Resolving the discrepancies in the reported optical absorption of low-dimensional non-toxic perovskites, Cs3Bi2Br9 and Cs3BiBr6

Abstract

In the search for lead-free perovskites for solar cells, cesium bismuth halides are emerging as potential optoelectronic materials. Cs⁺, Bi³⁺ and Br⁻ can form multiple compounds with different stoichiometries and crystal structures. Among these, Cs₃Bi₂Br₉ and Cs₃BiBr₆ are stable in air at room temperature.
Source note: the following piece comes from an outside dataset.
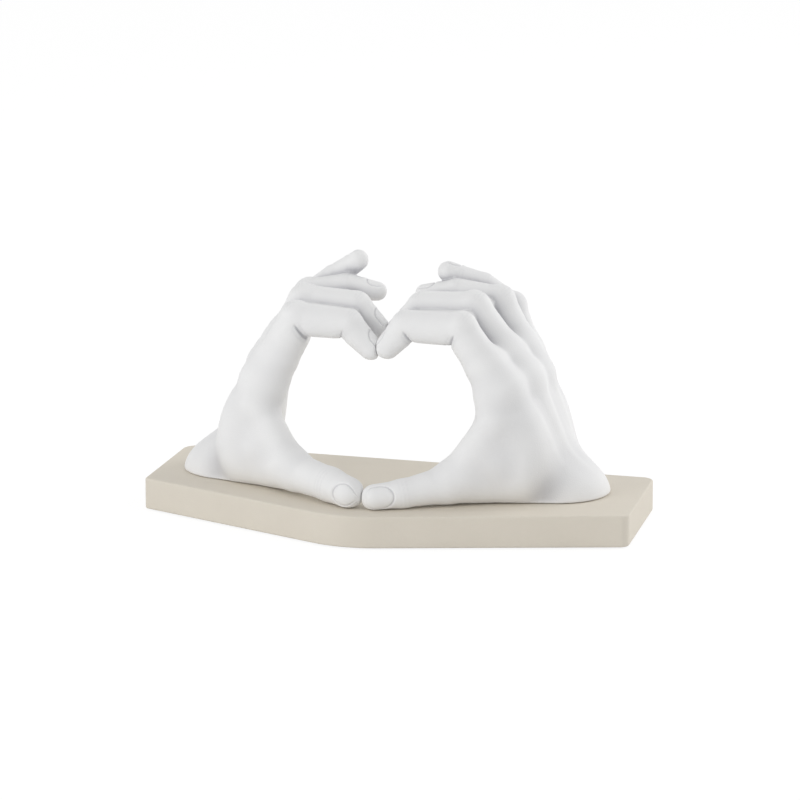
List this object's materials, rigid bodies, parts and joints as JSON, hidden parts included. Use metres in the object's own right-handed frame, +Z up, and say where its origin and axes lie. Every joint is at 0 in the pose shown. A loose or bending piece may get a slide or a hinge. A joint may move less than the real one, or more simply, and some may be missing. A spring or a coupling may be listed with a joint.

Published optical absorption data for Cs₃Bi₂Br₉ vary significantly from article to article, while there are limited data on the newly discovered Cs₃BiBr₆. Herein we resolve the discrepancies in the literature and fill in the knowledge gaps by depositing phase pure Cs₃Bi₂Br₉ and Cs₃BiBr₆ thin films via co-evaporation of CsBr and BiBr₃ in high vacuum and studying the effects of CsBr:BiBr₃ ratio on the optical properties of well-characterized films. Cs₃Bi₂Br₉ and Cs₃BiBr₆ thin films show absorption peaks centered at 435 nm and 383 nm, respectively. These peaks are associated with excitations localized on [BiBr₆]³⁻ octahedra in the solid phase but the latter also coincides with absorption by [BiBr₆]³⁻ in liquid solutions. We show that the discrepancies in the literature on optical absorption of Cs₃Bi₂Br₉ can have two explanations: Cs₃BiBr₆ phase impurities or the inevitable absorption by dissolved [BiBr₆]³⁻ in colloidal dispersions, which may be easily misinterpreted as originating from the solid product.